By focusing on moods and playlists, Spotify helps its users to quickly find a perfect selection of music to whatever activity he or she is engaging in, without having the headache of searching through 30 million songs to find the perfect ones for the moment.

Spotify workout playlists

Spotify mood playlists
Spotify and its long list of mood and activity playlists.

Part VII

Now that we‘ve gone through the new practical function of music, how it changed the formation of our musical preferences, how it changed our relationship with music and finally how we can have a new look on services and business strategies, I want to go back to the focal point to this article which is the mantra “we still love music the same way we always did”. I’ll once again quote Vevo’s CEO Erick Huggers to present my counterpoints:

“Music creates transformative experiences. It has the power to connect people in personal and meaningful ways unlike any other medium.”

No, it is not music that creates the experience. Music is the background that helps to set the mood. The activity which people are engaging in is what connects people (with themselves or others). It is the Saturday lunch with friends, the picnic at the park, the music festival with 40.000 people in the middle of the desert.

“For music fans, it’s an essential part of how they live their day-to-day lives.”

I believe this statement is true only if we understand that music is an essential part of this new generation of listeners, because it gives the key to the activities they will engage in and not because — like in the past — it was used to build their personal and collective identities.

“Finding the songs and melodies that speak to them directly and reflect their unique personas isn’t so much a desire, but a need.”

Global Spotify Listener Loyalty by Genre
A Spotify chart presenting the most loyal fans by music genre. Knowing a little bit about metal it‘s obvious that its fans are the most loyal ones. What’s important to notice is how all the other genres are pretty even, showing that people are not attached to them.

Here is the big issue. Music for new generations is not about reflecting their unique personas, but a mirror of the activity he or she is performing. Music was once a question of loyalty and identity. Today it’s a good consumed according to moments. So the musical preferences of these listeners is much more flexible and no longer the reflection of their identities.

Part VIII

Whether this new perspective is something bad or good for music is not up to me (or especially to this article) to say. What is important here is that this revolution cannot be stopped. It is a continuous process of gradual transformation where the individual is in charge. It is a self regulating revolution where it is not up to industries and businesses to control it, but to really understand its culture, values, rules and players. We should not perceive this new listener from a conservative viewpoint or as an enemy to the music establishment. We should analyze it from an evolutionary standpoint where the listener is the transformation agent in a radical change in the social consumption relations.

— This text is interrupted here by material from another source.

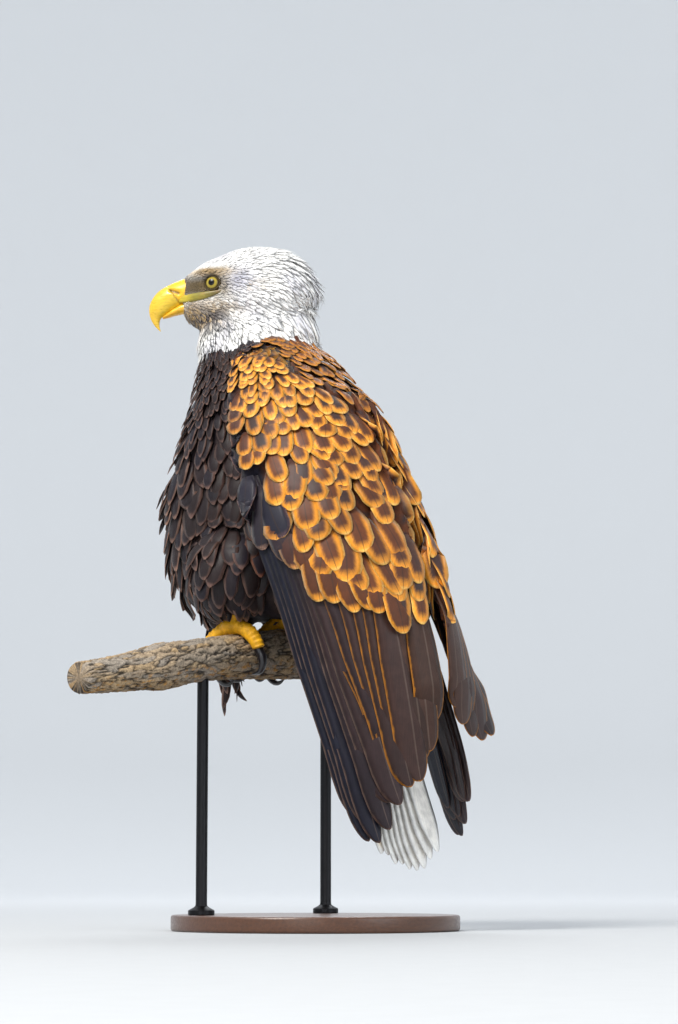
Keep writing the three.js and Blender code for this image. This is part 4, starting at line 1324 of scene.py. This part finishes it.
# ---------- bill ----------
def bill_rings(stations, steps, count, keel):
    """Oval rings through the bill's stations, with a keeled top edge."""
    tops, bottoms, halves = (evenly([s[k] for s in stations], steps) for k in range(3))
    angle = turns(count)
    rings = []
    for top, bottom, half in zip(tops, bottoms, halves):
        high, low = head_point(*top), head_point(*bottom)
        centre, up = (high + low) / 2, (high - low) / 2
        across = np.sin(angle) * (1 - keel * np.clip(np.cos(angle), 0, 1) ** 2)
        rings.append(centre + up * np.cos(angle)[:, None] + LEFTWARD * half * MM * across[:, None])
    return np.array(rings)


def bill_material(name, roughness, coat):
    material, tree, shader, place = new_material(name)
    streaks = speckle(tree, stretched(tree, place, (60, 60, 260)), 2.4, 5.0, 0.6)
    cloud = speckle(tree, place, 70.0, 4.0)
    horn = toned(tree, attribute(tree, "Base")["Color"], streaks, 0.3, 0.7, 0.84, 1.1)
    feed(tree, shader, {
        "Base Color": blend(tree, ease(tree, cloud, 0.55, 0.8, 0.0, 0.35), horn, srgb(0.72, 0.42, 0.1)),
        "Roughness": ease(tree, streaks, 0.2, 0.8, roughness - 0.08, roughness + 0.12),
        "Coat Weight": coat, "Coat Roughness": 0.25,
        "Subsurface Weight": 0.08, "Subsurface Radius": (0.004, 0.002, 0.001),
    })
    bump(tree, shader, streaks, 0.25, 0.0004)
    return material


def part_of(obj, name, point, normal, keep_front):
    """A closed copy of what lies on one side of a plane."""
    copy = placed(name, obj.data.copy())
    copy.data.name = name
    work = bmesh.new()
    work.from_mesh(copy.data)
    whole = work.verts[:] + work.edges[:] + work.faces[:]
    cut = bmesh.ops.bisect_plane(
        work, geom=whole, plane_co=point, plane_no=normal, clear_inner=keep_front, clear_outer=not keep_front,
    )
    edges = [e for e in cut["geom_cut"] if isinstance(e, bmesh.types.BMEdge)]
    bmesh.ops.holes_fill(work, edges=edges)
    bmesh.ops.recalc_face_normals(work, faces=work.faces)
    work.to_mesh(copy.data)
    work.free()
    return copy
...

Futurism is a science that usually gets its predictions wrong because it is done in large by people who look at technology and numbers (and because it is just damn hard to see what’s coming). Technology can change people’s behaviour, but only if it is the right time for it, in the right context. Numbers can sometimes be misleading. If you only look at the big numbers you might miss the small ones which are the real indicators of transformation. The real challenge in futurism is to predict how our behaviour is going to change. Borrowing from Tom Vanderbilt’s excellent article:

“When technology changes people, it is often not in the ways one might expect.”

Technology changed the way we listen to music and as a result we changed the way we feel about it. We should start considering that people are no longer loving music, but that they just like it. Or are even just using it. But what is more important is that only when we understand these changes, will the music industry be able to create services, products and business models that are in tune with this new listener.